Как и в рассказах цикла, Бабель прочерчивает траекторию движения, по которой его герой движется от еврейского мирка в революцию. Лютов отрекается от старика-еврея с серебряной бородой — Брацлавский отрекается от матери («мать в революции — эпизод», 142). Как и Лютов, Брацлавский идет в армию и — то ли в воображении, то ли в реальной действительности — принимает командование сводным полком. Бабель последовательно разворачивает ту же самую поведенческую и мыслительную парадигму: в армию и революцию через отречение от еврейства. Параллельность судеб Лютова и Брацлавского, рассказчика и героя рассказа, подчеркнута в обращении Лютова к Илье Брацлавскому, как к брату по отречению («я принял последний вздох моего брата», 143). У Лютова немало сотоварищей среди казаков, но брат только один, Илья Брацлавский: брат по отречению от еврейства и по еврейству. В то мгновение, когда Бабель готов подвести итоги успешного эксперимента, его рассказчик одним-единственным словом их перечеркивает. Двусмысленность этого решения — бесспорно, модернистская, с характерной модернистской амбивалентностью и барочной «гармонией разлада». Для нас важно, что Бабель, последний в ряду русско-еврейских писателей, ставит интеграционную модель под вопрос, который сам он разрешить не может.

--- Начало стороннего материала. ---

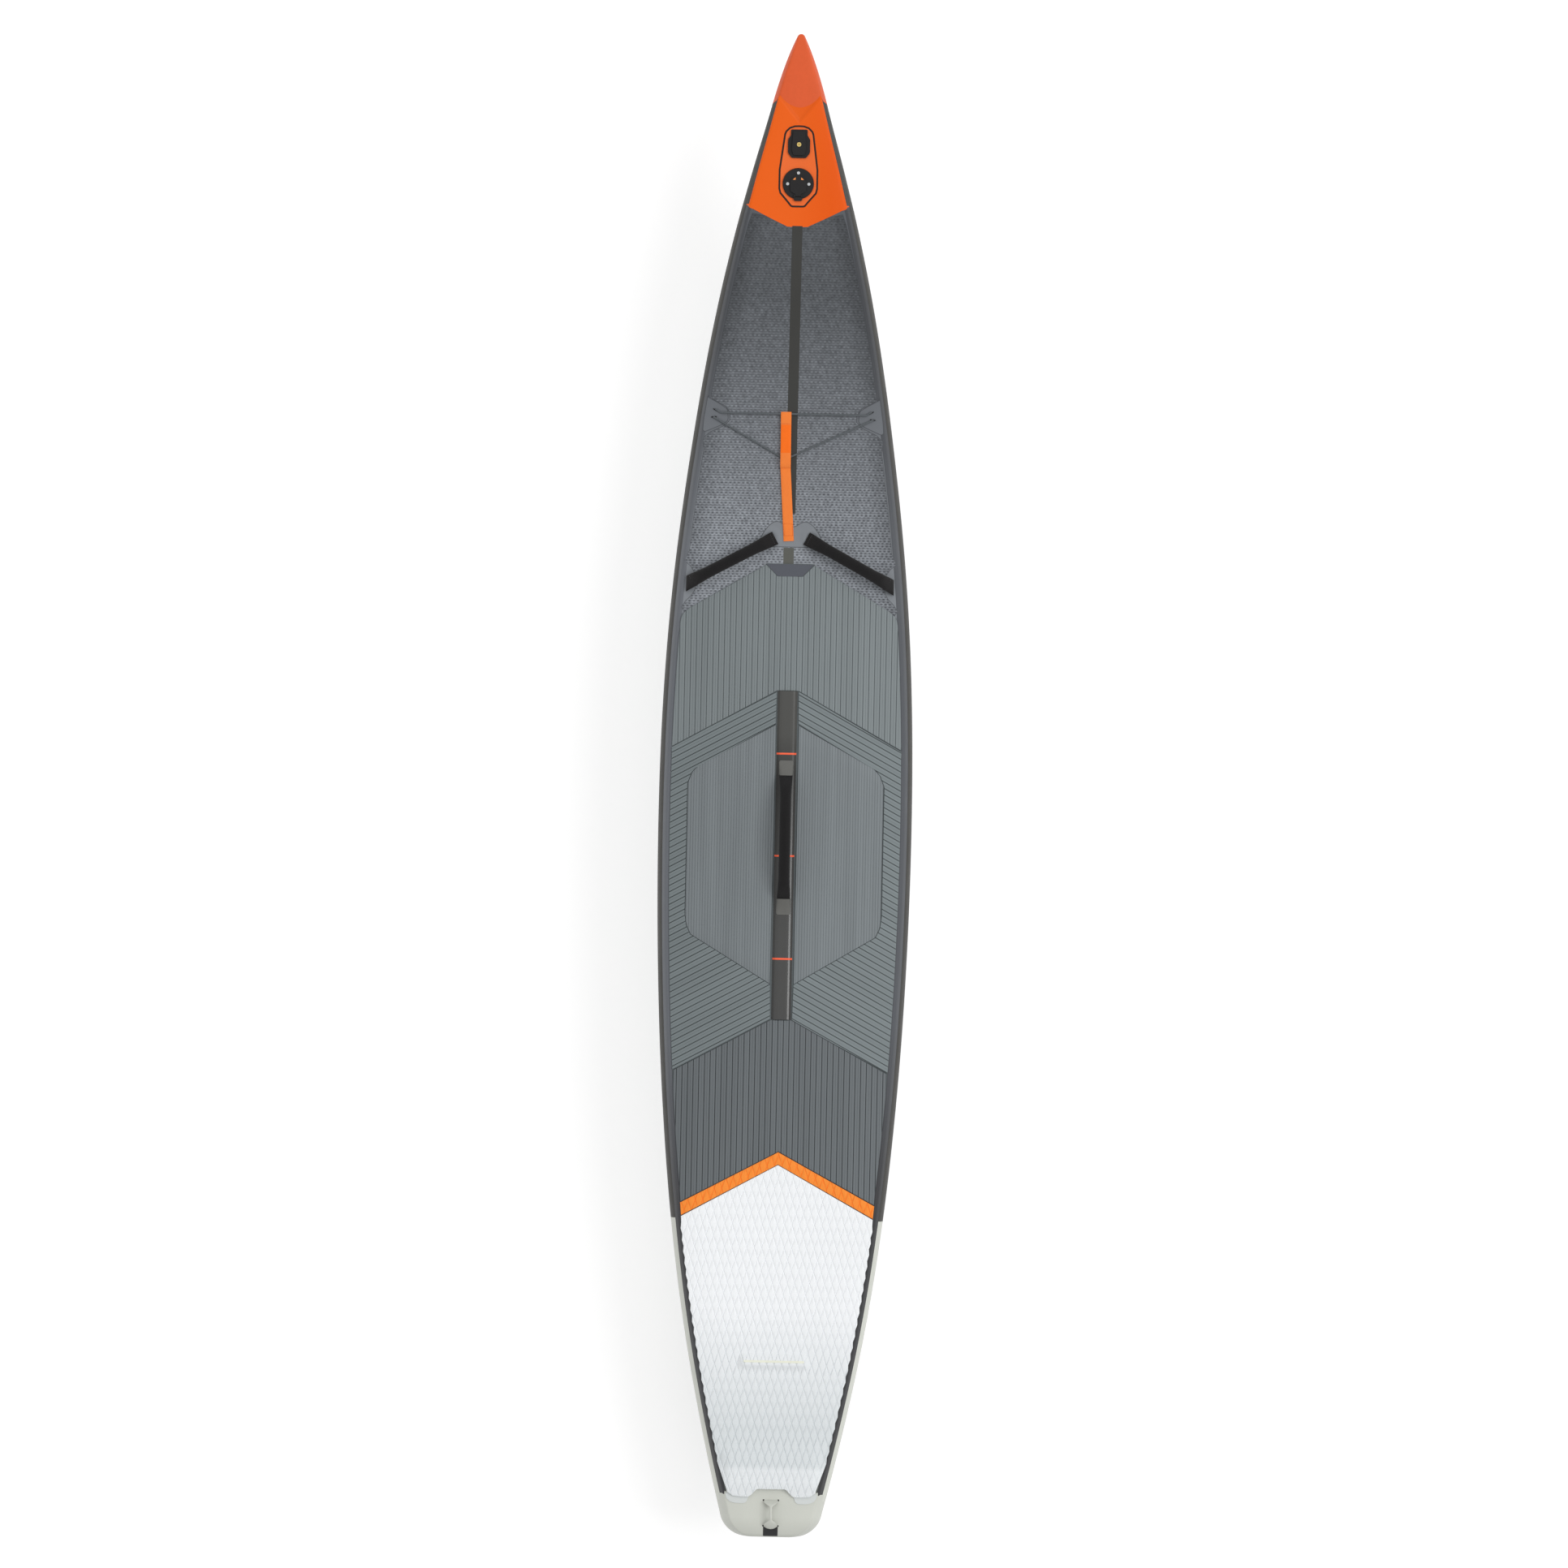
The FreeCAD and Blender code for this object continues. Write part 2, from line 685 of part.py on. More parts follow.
def accessory_panel():
    outline = mirrored([(1673, 0), (1670, 30, 14), (1648, 38, 30), (1540, 50, 40), (1505, 50, 14),
                        (1466, 20, 4), (1466, 0)])
    return prism(outline, PANEL_TOP + 0.1, PANEL_TOP + 1.6).cut(valve_hole())


def accessory_mount():
    """Moulded base with a raised block that holds the threaded insert."""
    plate = prism(mirrored([(1662, 21, 3), (1648, 21, 2), (1636, 28, 8), (1603, 28, 8), (1590, 18, 6)]),
                  FITTING_BASE, FITTING_BASE + 4)
    block = prism(mirrored([(1658, 15, 3), (1612, 18, 4), (1597, 14, 6)]),
                  FITTING_BASE + 3, FITTING_BASE + 10)
    return plate.fuse(block).removeSplitter().cut(cylinder(5.6, FITTING_BASE + 1, ABOVE, MOUNT_X))


def accessory_insert():
    top = FITTING_BASE + 10.3
    body = cylinder(5.5, FITTING_BASE + 1.1, top, MOUNT_X)
    return body.cut(cylinder(2.5, top - 8, top + 1, MOUNT_X))


SCREW_CIRCLE = 27.0
SCREW_PLACES = [(VALVE_X + SCREW_CIRCLE * math.cos(math.radians(a)), SCREW_CIRCLE * math.sin(math.radians(a)))
                for a in (0.0, 92.0, 268.0)]
HINGE_X = VALVE_X - 31.0
HINGE_Z = FITTING_BASE + 7.6


def hinge_pin(radius, length):
    return Part.makeCylinder(radius, length, Vector(HINGE_X, -length / 2, HINGE_Z), Vector(0, 1, 0))


def valve_flange():
    """Screwed-down ring with a tongue aft whose two lugs hold the lid's hinge."""
    disc = cylinder(FLANGE_RADIUS, FITTING_BASE, FITTING_BASE + 5, VALVE_X)
    rim = [edge for edge in disc.Edges if edge.BoundBox.ZMin > FITTING_BASE + 4.9]
    disc = disc.makeChamfer(1.5, rim[:1])
    tongue = prism(mirrored([(VALVE_X - 30, 11), (VALVE_X - 44, 11, 5)]), FITTING_BASE, FITTING_BASE + 6)
    disc = disc.fuse(tongue)
    for y in (-11, 8):
        disc = disc.fuse(box(HINGE_X - 3.5, HINGE_X + 3.5, y, y + 3, FITTING_BASE + 3, FITTING_BASE + 10))
    disc = disc.cut(box(HINGE_X - 3.2, HINGE_X + 4, -8, 8, FITTING_BASE + 5, FITTING_BASE + 7))
    disc = disc.cut(hinge_pin(1.6, 26))
    disc = disc.cut(valve_hole())
    for x, y in SCREW_PLACES:
        disc = disc.cut(cylinder(2.1, 0, ABOVE, x, y))
        disc = disc.cut(cylinder(4.0, FITTING_BASE + 2.9, ABOVE, x, y))
    return disc


def valve_screws():
    screws = []
    for x, y in SCREW_PLACES:
        head = cylinder(3.8, FITTING_BASE + 3.0, FITTING_BASE + 5.3, x, y)
        shank = cylinder(2.0, PANEL_TOP + 1.75, FITTING_BASE + 3.1, x, y)
        slot = box(x - 3, x + 3, y - 0.4, y + 0.4, FITTING_BASE + 4.3, FITTING_BASE + 6)
        screws.append(head.fuse(shank).cut(slot))
    return Part.makeCompound(screws)


SEAT_Z = FITTING_BASE - 30.0
BRIDGE_Z = FITTING_BASE - 20.0
BUTTON_TOP = FITTING_BASE - 1.0
VALVE_STROKE = 6.0


def valve_body():
    """Tube through the deck face with a bridge that guides the stem and a seat for the seal."""
    tube = ring(19.9, 16.5, SEAT_Z, FITTING_BASE + 4.8, VALVE_X)
    seat = ring(17.0, 12.0, SEAT_Z, SEAT_Z + 3, VALVE_X)
    bridge = box(VALVE_X - 17, VALVE_X + 17, -3, 3, BRIDGE_Z - 3, BRIDGE_Z)
    boss = cylinder(6, BRIDGE_Z - 3, BRIDGE_Z, VALVE_X)
    return tube.fuse(seat).fuse(bridge).fuse(boss).cut(cylinder(3.1, 0, ABOVE, VALVE_X))


def valve_nut():
    top = NOSE_DECK - SKIN - 0.1
    return ring(34, 20.1, top - 6, top, VALVE_X)


def valve_stem():
    """Push button, rod and the foot that carries the seal."""
    button = cylinder(8, BUTTON_TOP - 3, BUTTON_TOP, VALVE_X)
    rod = cylinder(3, SEAT_Z - 5, BUTTON_TOP - 2, VALVE_X)
    foot = cylinder(5, SEAT_Z - 6, SEAT_Z - 3.2, VALVE_X)
    slot = box(VALVE_X - 6, VALVE_X + 6, -0.8, 0.8, BUTTON_TOP - 1.2, BUTTON_TOP + 1)
    return button.fuse(rod).fuse(foot).cut(slot)


def valve_seal():
    return ring(14.5, 3.05, SEAT_Z - 3.1, SEAT_Z - 0.1, VALVE_X)


def valve_spring():
    pitch = 2.6
    low = BRIDGE_Z + 0.7
    high = BUTTON_TOP - 3.7
    helix = Part.makeHelix(pitch, high - low, 5.0)
    profile = Part.Wire(Part.makeCircle(0.6, Vector(5.0, 0, 0), Vector(0, 1, 0)))
    coil = Part.Wire(helix).makePipeShell([profile], True, True)
    coil.translate(Vector(VALVE_X, 0, low))
    return coil


LID_LOW = FITTING_BASE + 5.9
LID_TOP = FITTING_BASE + 9.2


def valve_cap():
    """Flip lid whose tail runs aft to a hinge knuckle."""
    lid = cylinder(LID_RADIUS, LID_LOW, LID_TOP, VALVE_X)
    tail = prism(mirrored([(VALVE_X, LID_RADIUS), (1506, 20, 6), (1500, 11, 3), (1499, 7.5), (HINGE_X, 7.5)]),
                 LID_LOW, LID_TOP)
    knuckle = Part.makeCylinder(2.4, 15, Vector(HINGE_X, -7.5, HINGE_Z), Vector(0, 1, 0))
    return lid.fuse(tail).fuse(knuckle).fuse(hinge_pin(1.55, 21)).removeSplitter()


def cap_gasket():
    return ring(19.6, 17.0, FITTING_BASE + 4.85, LID_LOW - 0.05, VALVE_X)


# ---------------------------------------------------------------- fin

BOX_TOP = -TAPE
BOX_LOW = BOX_TOP - BOX_DEPTH
TAB_LONG = 160.0
PIN_X = -TAB_LONG / 2 + 8
PIN_Z = BOX_LOW + 10.5
CLAMP_X = TAB_LONG / 2 - 12


def fin_box():
    """Long slotted box on a glued foot under the tail."""
    foot = prism([(-BOX_LENGTH / 2 - 30, -45, 20), (BOX_LENGTH / 2 + 30, -45, 20),
                  (BOX_LENGTH / 2 + 30, 45, 20), (-BOX_LENGTH / 2 - 30, 45, 20)], BOX_TOP - 1.5, -0.1)
    half = BOX_WIDTH / 2
    body = prism([(-BOX_LENGTH / 2, -half, 10), (BOX_LENGTH / 2, -half, 10), (BOX_LENGTH / 2, half, 10),
                  (-BOX_LENGTH / 2, half, 10)], BOX_LOW, BOX_TOP - 1)
    slot = box(-SLOT_LENGTH / 2, SLOT_LENGTH / 2, -SLOT_WIDTH / 2, SLOT_WIDTH / 2, BOX_LOW - 1, BOX_TOP - 3)
    groove = box(-SLOT_LENGTH / 2, SLOT_LENGTH / 2, -GROOVE_WIDTH / 2, GROOVE_WIDTH / 2,
                 BOX_LOW + 8, BOX_LOW + 13)
    return placed(foot.fuse(body).cut(slot).cut(groove), FIN_BOX_X, 0, 0)


def foil(x_lead, x_trail, thick, z):
    """Fin section: a round-nosed lens drawn with two arcs."""
    lead = Vector(x_lead, 0, z)
    trail = Vector(x_trail, 0, z)
    middle = x_lead + (x_trail - x_lead) * 0.45
    left = Part.Arc(lead, Vector(middle, thick / 2, z), trail).toShape()
    right = Part.Arc(trail, Vector(middle, -thick / 2, z), lead).toShape()
    return Part.Wire([left, right])


def fin():
    """Swept racing fin with a root tab that fills the slot of the box."""
    low = BOX_LOW - 1.5
    shape = [(0.0, 78, -92, 9.0), (0.25, 52, -88, 8.0), (0.5, 16, -94, 6.8), (0.75, -30, -112, 5.0),
             (0.93, -82, -134, 3.0), (1.0, -122, -142, 1.4)]
    blade = Part.makeLoft([foil(lead, trail, thick, low - FIN_DEPTH * share)
                           for share, lead, trail, thick in shape], True, False)
    root = box(-TAB_LONG / 2 - 8, TAB_LONG / 2 - 24, -4.4, 4.4, low - 1.0, BOX_TOP - 4.5)
    ear = box(TAB_LONG / 2 - 30, TAB_LONG / 2, -4.4, 4.4, BOX_LOW + 1, BOX_LOW + 4)
    solid = blade.fuse(root).fuse(ear)
    solid = solid.cut(cylinder(2.3, BOX_LOW - 10, BOX_LOW + 10, CLAMP_X))
    pin_hole = Part.makeCylinder(2.0, 40, Vector(PIN_X, -20, PIN_Z), Vector(0, 1, 0))
    return placed(solid.cut(pin_hole), FIN_BOX_X, 0, 0)


def fin_pin():
    pin = Part.makeCylinder(1.99, GROOVE_WIDTH - 0.6, Vector(PIN_X, -GROOVE_WIDTH / 2 + 0.3, PIN_Z),
                            Vector(0, 1, 0))
    return placed(pin, FIN_BOX_X, 0, 0)


def fin_plate():
    plate = box(CLAMP_X - 7, CLAMP_X + 7, -GROOVE_WIDTH / 2 + 0.4, GROOVE_WIDTH / 2 - 0.4,
                BOX_LOW + 8.3, BOX_LOW + 11.5)
    return placed(plate.cut(cylinder(2.1, BOX_LOW, BOX_LOW + 20, CLAMP_X)), FIN_BOX_X, 0, 0)


def fin_screw():
    head = cylinder(4.0, BOX_LOW - 1.4, BOX_LOW + 0.9, CLAMP_X)
    shank = cylinder(2.0, BOX_LOW + 0.5, BOX_LOW + 12, CLAMP_X)
    slot = box(CLAMP_X - 3, CLAMP_X + 3, -0.5, 0.5, BOX_LOW - 2, BOX_LOW - 0.5)
    return placed(head.fuse(shank).cut(slot), FIN_BOX_X, 0, 0)


# ---------------------------------------------------------------- write the pieces

def build():
    rails = rail_band()
    edge = edge_cover()
    wall = side_wall()
    tape = rail_tape(rails)
    tail = tail_rail(rails)
    deck_band = deck_edge_band(edge)
    bottom_band = bottom_edge_band()
    anchor = bungee_anchor()
    sleeve = side_sleeve()
    webbing = side_webbing()
    tabs = side_tabs()
    return {
        "deck_skin": deck_skin(), "bottom_skin": bottom_skin(),
        "side_wall_left": wall, "side_wall_right": flip(wall),
        "drop_stitch_threads": drop_stitch_threads(),
        "rail_tape_left": tape, "rail_tape_right": flip(tape),
        "tail_rail_left": tail, "tail_rail_right": flip(tail),
        "deck_edge_tape_left": deck_band, "deck_edge_tape_right": flip(deck_band),
        "bottom_edge_tape_left": bottom_band, "bottom_edge_tape_right": flip(bottom_band),
        "nose_cap": nose_cap(), "nose_panel": nose_panel(edge), "tail_piece": tail_piece(),
        "stringer_strip": stringer_strip(), "cargo_patch": cargo_patch(), "badge": badge(),
        "deck_pad": deck_pad(), "carbon_strip": carbon_strip(), "strip_marks": strip_marks(),
        "pad_chevron": pad_chevron(), "tail_pad": tail_pad(), "kick_ridge": kick_ridge(),
        "kick_ridge_strip": kick_ridge_strip(), "tail_kick": tail_kick(),
        "leash_patch": leash_patch(), "leash_loop_tabs": leash_loop_tabs(), "leash_loop": leash_loop(),
        "centre_handle_sleeve": centre_sleeve(), "centre_handle_webbing": centre_webbing(),
        "centre_handle_tabs": centre_tabs(),
        "left_handle_sleeve": sleeve, "left_handle_webbing": webbing, "left_handle_tabs": tabs,
        "right_handle_sleeve": flip(sleeve), "right_handle_webbing": flip(webbing),
        "right_handle_tabs": flip(tabs),
        "cargo_bungee": cargo_bungee(), "cargo_strap": cargo_strap(),
        "bungee_anchor_left": anchor, "bungee_anchor_right": flip(anchor),
        "accessory_panel": accessory_panel(), "accessory_mount": accessory_mount(),
        "accessory_insert": accessory_insert(), "valve_flange": valve_flange(),
        "valve_screws": valve_screws(), "valve_body": valve_body(), "valve_nut": valve_nut(),
        "valve_stem": valve_stem(), "valve_seal": valve_seal(), "valve_spring": valve_spring(),
        "valve_cap": valve_cap(), "cap_gasket": cap_gasket(),
        "fin_box": fin_box(), "fin": fin(), "fin_pin": fin_pin(), "fin_plate": fin_plate(),
        "fin_screw": fin_screw(),
    }


os.makedirs("parts", exist_ok=True)
for name, shape in build().items():
    if not shape.isValid():
        print("not valid:", name)
    shape.exportStep("parts/" + name + ".step")
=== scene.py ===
"""Looks of an inflatable racing paddleboard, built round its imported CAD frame.

Modelling lengths are millimetres in the board's frame: +X to the nose, +Y to port, +Z up.
"""
from dataclasses import dataclass
from functools import lru_cache
import math

import bmesh
import bpy
import numpy as np
from mathutils import Matrix, Vector
from mathutils.bvhtree import BVHTree


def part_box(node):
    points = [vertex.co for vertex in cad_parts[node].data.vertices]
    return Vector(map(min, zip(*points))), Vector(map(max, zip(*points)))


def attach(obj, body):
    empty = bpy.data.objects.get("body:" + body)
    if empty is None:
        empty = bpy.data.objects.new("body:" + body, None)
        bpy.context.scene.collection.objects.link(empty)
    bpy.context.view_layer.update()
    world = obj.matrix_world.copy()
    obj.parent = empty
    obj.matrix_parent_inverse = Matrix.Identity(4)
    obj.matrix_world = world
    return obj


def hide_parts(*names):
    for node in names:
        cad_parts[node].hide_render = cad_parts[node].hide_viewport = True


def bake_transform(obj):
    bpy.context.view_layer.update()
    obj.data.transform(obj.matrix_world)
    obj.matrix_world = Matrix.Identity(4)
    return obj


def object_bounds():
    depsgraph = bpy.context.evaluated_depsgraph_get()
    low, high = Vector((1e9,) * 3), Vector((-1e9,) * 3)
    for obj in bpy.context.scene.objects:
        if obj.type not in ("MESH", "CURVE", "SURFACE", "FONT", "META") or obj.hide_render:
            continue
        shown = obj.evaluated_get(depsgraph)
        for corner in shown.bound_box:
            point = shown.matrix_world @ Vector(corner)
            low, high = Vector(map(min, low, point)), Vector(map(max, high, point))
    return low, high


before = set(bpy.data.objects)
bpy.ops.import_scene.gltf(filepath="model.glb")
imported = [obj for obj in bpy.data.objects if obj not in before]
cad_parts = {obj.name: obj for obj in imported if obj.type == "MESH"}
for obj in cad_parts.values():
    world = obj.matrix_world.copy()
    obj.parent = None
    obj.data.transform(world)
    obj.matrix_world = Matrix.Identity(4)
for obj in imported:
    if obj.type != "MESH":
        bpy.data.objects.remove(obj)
cad_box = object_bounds()

MM = 0.001
TURN = 2 * math.pi
SIDES = (("port", 1), ("starboard", -1))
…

Бабель, как видим, решительно меняет соотношение в треугольнике «местечковое еврейство — солдат-еврей — армия», радикально переиначивая собственный жизненный опыт и живые наблюдения, отразившиеся в «Дневнике» 1920 г. Успешная интеграция еврея из интеллигентов Лютова в казачество является производной художественной структуры «Конармии», а не отражением реального опыта журналиста Бабеля, пытающегося интегрироваться в Первую конную{1130}. «Конармия» в каком-то смысле ближе к мифу «Одиссей среди кентавров», чем к исторически релевантной встрече (или невстрече) еврея-интеллигента с русским казачеством.